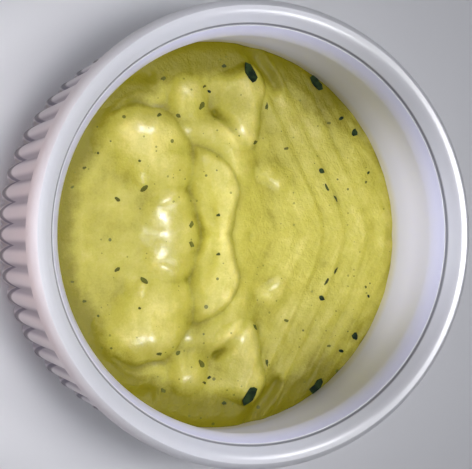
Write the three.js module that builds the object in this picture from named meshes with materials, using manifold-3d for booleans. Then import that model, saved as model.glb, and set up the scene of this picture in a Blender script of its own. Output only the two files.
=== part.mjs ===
// A white porcelain ramekin with a fluted wall, part filled with a thick creamy green salsa.
// Millimetres, +Z up, origin at the centre of the foot on the table.
// The bowl is one solid and the salsa in it is another. The herb flecks stand proud of the salsa
// and are one solid with it.
import * as THREE from "three";
import { mergeVertices } from "three/addons/utils/BufferGeometryUtils.js";
import Module from "manifold-3d";

const wasm = await Module();
wasm.setup();

// ---- driving dimensions ----------------------------------------------------------------------

const HEIGHT = 43; // foot to rim
const RIM_RADIUS = 45; // widest point of the plain band round the rim
const FOOT_RADIUS = 38.8; // plain foot under the flutes
const FLUTES = 60; // ribs round the wall

const BAND_HEIGHT = 4; // plain band above the flutes
const TOP_RADIUS = 43.4; // the highest line of the rim, which is rounded over on both sides
const TOP_INNER_RADIUS = 42.2; // where the rim starts to slope inwards
const TOP_INNER_DROP = 0.35;
const GROOVE_OUTER_RADIUS = 40.5; // fine groove at the foot of that slope
const GROOVE_INNER_RADIUS = 39.95;
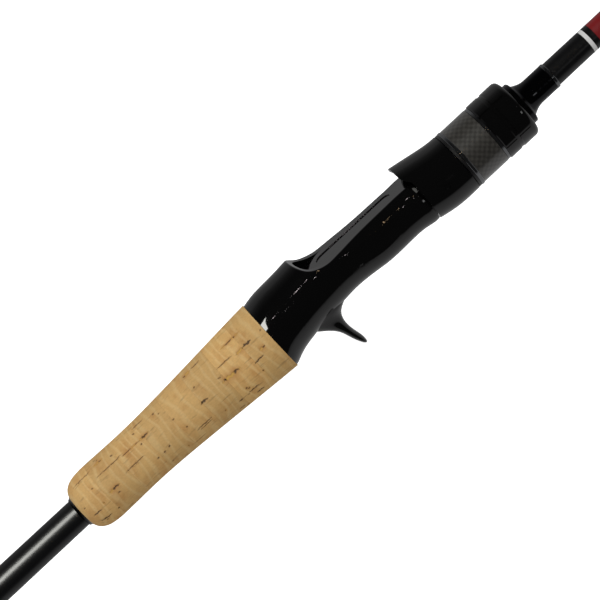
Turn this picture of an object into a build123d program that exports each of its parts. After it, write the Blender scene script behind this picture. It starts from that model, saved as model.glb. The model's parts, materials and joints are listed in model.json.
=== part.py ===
from build123d import *
import os

# Casting rod, 1.98 m long, with a trigger reel seat and a split cork grip.
# The rod lies along X with its butt face at X = 0. Reel and guides stand
# up (+Z) and the trigger points down (-Z). All sizes are millimetres.

# Blank: a hollow carbon tube with two tapers that meet at its knee.
blank_rear = 3.0
blank_knee = 363.0
blank_tip = 1975.0
blank_rear_radius = 6.07
blank_knee_radius = 5.0
blank_tip_radius = 0.95
blank_rear_wall = 1.0
blank_knee_wall = 0.9
blank_tip_wall = 0.55
glue_line = 0.05

# How far a cutting shape reaches past the part.
cut_reach = 40.0

# Butt cap and short rear grip.
cap_length = 10.0
cap_radius = 13.4
cap_edge = 2.5
butt_grip_end = 70.5
butt_ring_count = 5
butt_check_length = 3.0
butt_check_radius = 7.2
butt_check_edge = 0.6

# Main cork grip.
cork_rear = 127.7
cork_pitch = 12.1
cork_ring_count = 8
front_ring_length = 10.3
rear_check_length = 1.4
rear_check_radius = 7.4
rear_check_lip = 6.15
rear_check_dish = 2.2

# Reel seat.
seat_rear = 222.0
seat_shoulder = 297.0
bed_height = 8.6
seat_bore_radius = 6.3
pocket_mouth = 246.8
pocket_depth = 12.0
pocket_draft = 3
pocket_radius = 10.9
pocket_rise = 3.4
pocket_half_width = 7.7
rail_rear = 244.2
rail_front = 262.0
bed_rear = 250.0
bed_front = 294.4
bed_relief = 0.1
arbor_starts = (225.0, 258.0, 291.0, 324.0)
arbor_length = 16.0
rim_radius = 0.6
recess_start = 252.5
recess_length = 36.5
recess_width = 6.6
recess_depth = 0.35
scoop_start = 251.0
scoop_end = 304.0
scoop_height = 1.8
scoop_radius = 40.0
scoop_axis = 50.0
scoop_rise = 3.6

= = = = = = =

● Goal
Only the number is needed: state how many lines in the listing contain "that".

● Exercise solution
4